Solid Energy also planned to talk to contractors this week, they said.
One option was to put the mine on "care and maintenance", effectively mothballing all development. A skeleton staff would continue at the mine to maintain it.
"There's going to be a lot more people going to Aussie I'd say," said a miner, who declined to be named.
Others echoed his sentiments, saying they would leave New Zealand because of the uncertainty.
Another miner, who also declined to be named, said workers needed to know as soon as possible whether their jobs were safe.
"It's keeping a lot of people in limbo.
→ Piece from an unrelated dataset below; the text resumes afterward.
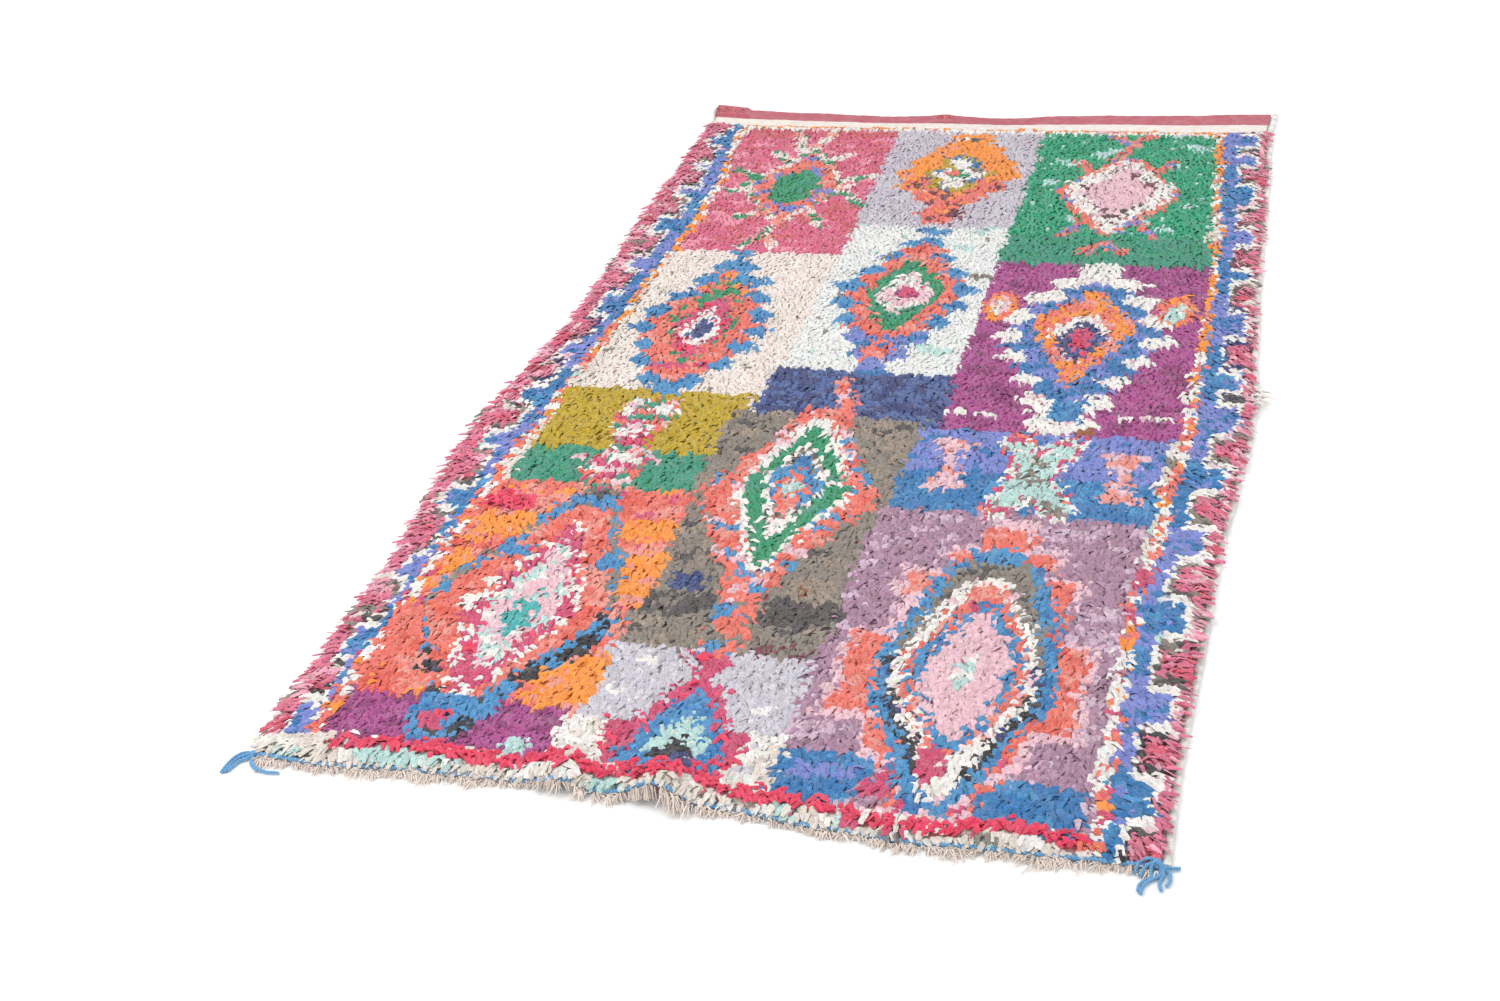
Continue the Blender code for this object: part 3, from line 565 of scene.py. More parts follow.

There's a lot of stressed people right now."
Rob Quigley, who had worked in extraction at the mine for several years, said the company should have been more proactive when it realised six months ago that coal prices were slipping, gradually reducing work rather a sudden closure.
"I've got a family and mortgage to pay for."
Another miner, who also declined to be named, said most workers were stunned.
They had been confident it would stay open because of the amount of money invested into Spring Creek's development by Solid Energy.
"I feel sorry for the guys who have only just started a few weeks ago."
West Coast-Tasman MP Damien O'Connor blamed the news on the company's "erratic management and direction" in the 1990s when the then-National Government wanted to sell it.
"We are again suffering the same plight. The National Government wants to sell off Solid Energy, the board and management want to slash costs and it's the West Coast workers - not those sitting in head office - and their families who suffer the consequences.
"Any good company, mining or otherwise, would have a more measured and longer term view of both job and company prospects."